Eine Vereinbarung, die zuungunsten Auszubildender von den Vorschriften dieses Teils des Gesetzes abweicht, ist nichtig.[1]

Mit "Teil des Gesetzes" ist Teil 2 des BBiG gemeint, also die Vorschriften der §§ 4–70 BBiG. Damit geht der Schutz vor Benachteiligung weit über den Berufsausbildungsvertrag[2] und auch das Berufsausbildungsverhältnis[3] hinaus.

Zum Schutz der Auszubildenden sieht das BBiG vor, dass bestimmte Vereinbarungen, die für die Auszubildenden von Nachteil sind, unzulässig sind. Sollten sie gleichfalls vereinbart werden, sind sie kraft Gesetzes unwirksam.[4] Der Ausbilder kann aus solchen nichtigen, d. h. unwirksamen Vereinbarungen, nichts zu seinen Gunsten ableiten. Seine Vertragsfreiheit wird eingeschränkt, weil der Schutz der Auszubildenden als vorrangig angesehen wird. Der Gesetzgeber geht davon aus, dass aufgrund der existenziellen Angewiesenheit auf einen Ausbildungsplatz die Auszubildenden sich beim Abschluss eines Berufsausbildungsvertrags in einer Situation struktureller Unterlegenheit gegenüber dem Ausbilder befinden und sie deshalb des besonderen Schutzes vor nachteiligen Vereinbarungen bedürfen.[5]
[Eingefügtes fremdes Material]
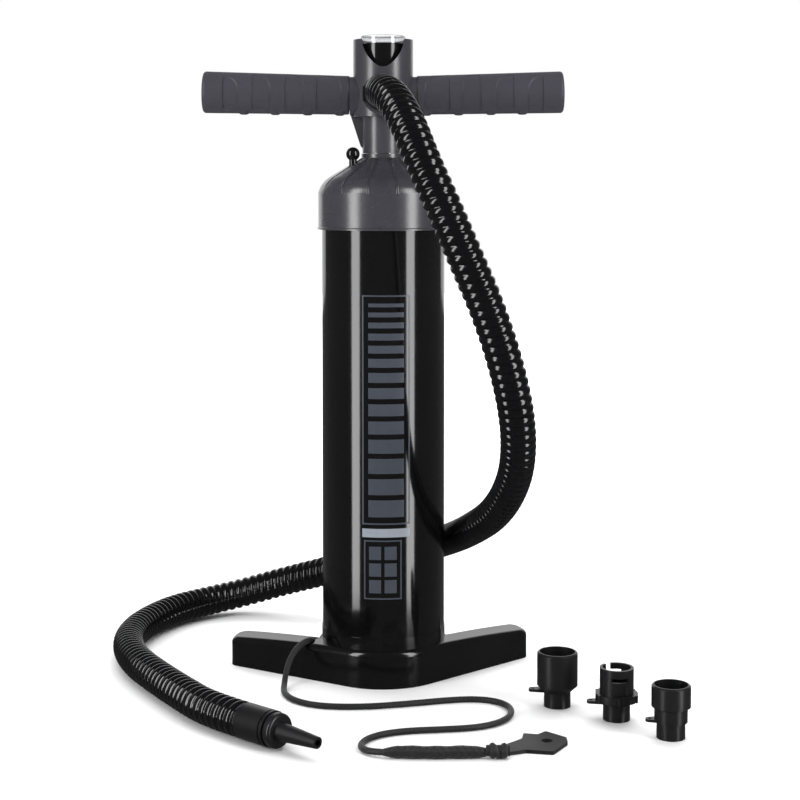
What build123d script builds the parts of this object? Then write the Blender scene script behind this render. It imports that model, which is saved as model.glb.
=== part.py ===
"""Double action hand pump: foot, barrel, screwed head, hollow rod with a two-way piston, T handle
with a gauge, ribbed hose with its spout, leash and three loose valve adapters.

Millimetres, +Z up. The origin is on the floor, on the barrel's axis. +X runs along the handle and
-Y is the front, where the hose leaves the handle. At rest the handle is pushed right down.
"""

import os
from math import cos, pi, radians, sin, tan

from build123d import *

os.makedirs("parts", exist_ok=True)

# ---- clearances and small hardware ---------------------------------------------------------------
fit = 0.1  # pieces pressed or glued together, per side
running = 0.3  # pieces that slide or turn past each other, per side
shaft_clearance = 0.05  # the rod in its bushing, per side
cut_margin = 1.0  # how far a cut runs past the wall that it goes through
seal_section = 3.0
screw_core_radius = 1.6
screw_head_radius = 3.2
screw_head_height = 1.4
screw_length = 14.0

# ---- barrel --------------------------------------------------------------------------------------
barrel_radius = 54.0
barrel_wall = 2.5
barrel_length = 377.0

# ---- foot ----------------------------------------------------------------------------------------
foot_turn = 5.4  # the handle stands this many degrees off the foot's own line
sleeve_height = 43.0  # floor to the shoulder that carries the barrel
sleeve_step = 0.6  # the sleeve stands this far proud of the barrel
spigot_height = 12.0  # plug that enters the barrel
nose_step = 4.0  # the round nose stands this far proud of the barrel
wing_sweep = 37.0
wing_reach = 127.5  # a wing's front edge, from where it leaves the nose
wing_width = 27.3
wing_end_slant = 18.0  # the wing's end is cut this many degrees off square
wing_tip_height = 22.5
wing_crown_height = 33.0
wing_tip_round = 10.0
wing_top_round = 5.5
foot_wall = 3.5
plate_thickness = 2.5
post_radius = 4.0
post_reach = 88.0  # how far out along the wings the outer plate screws sit
post_spread = 24.0  # inner plate screws, in front of the axis and behind it
plate_vent_radius = 2.5
notch_width = 16.0  # lets air in under the back of the foot
notch_height = 3.0
leash_hole_radius = 3.6
leash_hole_x = -61.4
leash_hole_y = -1.2

# ---- check valves --------------------------------------------------------------------------------
flap_thickness = 1.5
flap_travel = 2.0
air_port_radius = 3.5
foot_port_ring = 13.0  # the circle on which the foot's air ports lie
foot_flap_radius = 20.0
stud_radius = 3.0
stud_head_radius = 6.0
stud_head_thickness = 1.2

# ---- piston and rod ------------------------------------------------------------------------------
rod_radius = 14.0
rod_wall = 2.0
piston_plate = 4.0
piston_chamber_height = 12.0
piston_chamber_radius = 38.0
piston_screw_ring = 42.2
cover_thickness = 4.0
rod_socket_depth = 20.0
lower_port_ring = 11.0
lower_flap_radius = 18.0
upper_port_ring = 30.0
upper_flap_inner = 24.0
upper_flap_outer = 36.0

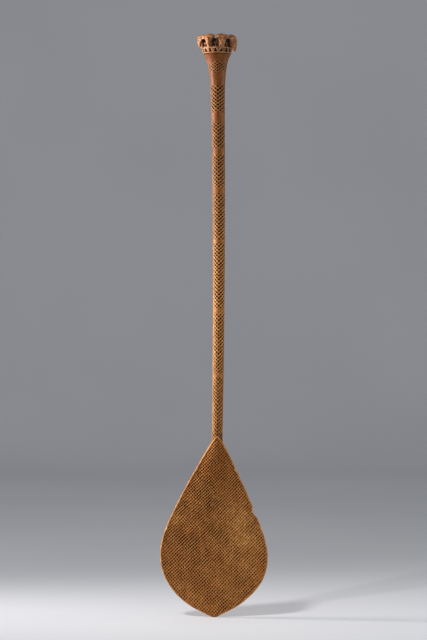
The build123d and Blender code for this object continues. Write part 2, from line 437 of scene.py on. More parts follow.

Das entspricht den verfassungsrechtlichen Vorgaben. Das BVerfG[6] hat herausgestellt, dass der Grundsatz der Vertragsfreiheit nicht nur formal verstanden werden darf. Es geht vielmehr um den Ausgleich gestörter Vertragsparität. Die Vertragsfreiheit beruht auf dem Prinzip der Selbstbestimmung, setzt also voraus, dass die Bedingungen freier Selbstbestimmung tatsächlich gegeben sind. Hat einer der Vertragsteile ein so starkes Übergewicht, dass er den Vertragsinhalt faktisch einseitig bestimmen kann, bewirkt dies für den anderen Vertragsteil Fremdbestimmung.

[5] Vgl. Wohlgemuth/Lakies, BBiG, 3. Aufl., § 12, Rz. 2.
[6] Vgl. BVerfG, Beschluss v. 19.10.1993, 1 BvR 567/89 und 1044/89, BVerfGE 89 S. 214, 232.